Adding further fireworks to Hur’s day of testimony, the Department of Justice opted to release the transcript of Biden’s interview with the DoJ that took place on October 8, 2023. The transcript revealed further lies from Biden and the White House and shed greater insight into Hur’s determination of Biden’s mental incapacities. For example, Biden had previously accused Hur of being the one to bring up the death of his son, Beau Biden.

”How in the hell dare he raise that?” Biden said during the presser responding to the report. “Frankly, when I was asked the question, I thought to myself, it wasn’t any of their damn business.”

But the transcript shows that Hur only asked Biden about documents he kept at his home in Virginia. Biden replied by identifying the time period he was at that home as “2017, 2018, that area,” and then bringing up Beau’s death.

“Remember, in this timeframe, my son is — either been deployed or is dying, and, and so it was — and by the way, there were still a lot of people at the time when I got out of the Senate that were encouraging me to run in this period … I hadn’t walked away from the idea that I may run for office again,” Biden told Hur. “And, and so what was happening, though – what month did Beau die? Oh, God, May 30… ” 

A staffer interjected that Beau had died in 2015, contrary to Biden’s claim that he might have still been serving in the military or actively dying from brain cancer in 2017 or 2018. Biden then gets confused about the year that Trump was elected president.

“Was it 2015 he died?” Biden asked. “And that’s happened in the meantime is that as — and Trump gets elected in November of 2017?” 

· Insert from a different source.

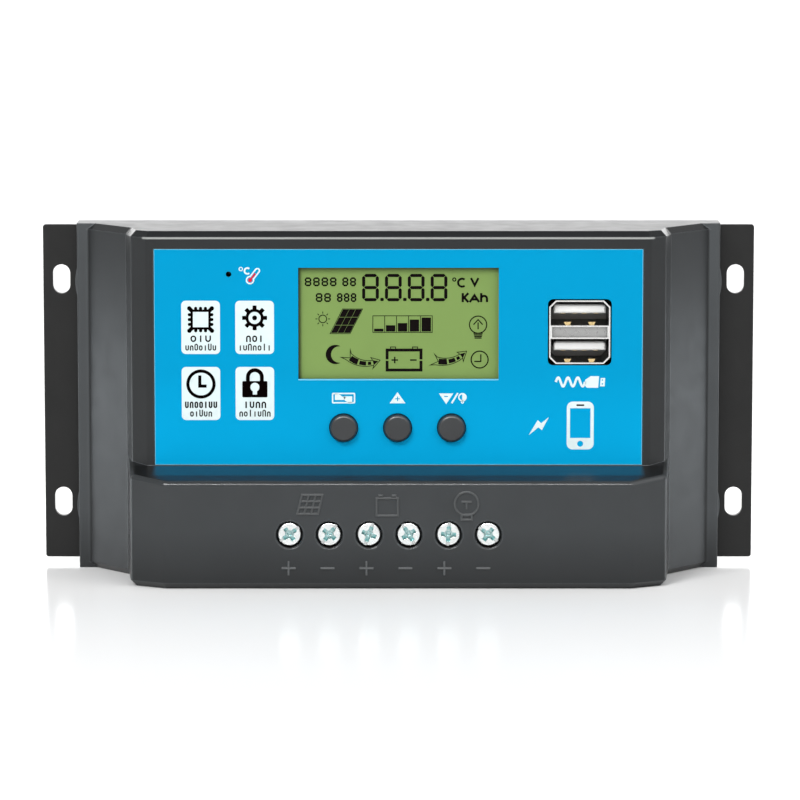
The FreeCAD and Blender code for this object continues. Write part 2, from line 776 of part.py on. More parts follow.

Biden similarly gets derailed in other parts of the interview, including in one section where he begins a long discussion about cars and makes “car sounds” multiple times.

“By the way, you know how it works? It’s really cool,” Biden says.

“Sir, I’d love— I would love to hear much more about this, but I do have a few more questions to get through,” Hur responds.

“You step your foot on the accelerator all the way down until it gets about six, seven grand. Then all the sudden it will say, ‘launch’. All you do is take your foot off the brake (Makes car sound),”  Biden continues, according to the transcript.

Elsewhere, Biden joked with prosecutors that they may have found “risqué” photos of his wife, First Lady Jill Biden, in a bathing suit at his home in Wilmington before promptly forgetting what a fax machine is called.

Hur’s testimony Tuesday combined with the release of the interview transcript served as a brutal one-two punch to the Biden White House and campaign team. Hur used his testimony to stand by the fundamental findings of his investigation and directly tackle the Biden team’s dismissive spin, while the transcript allowed Americans to see for themselves why Hur was concerned enough about the president’s mental state to recommend foregoing prosecution.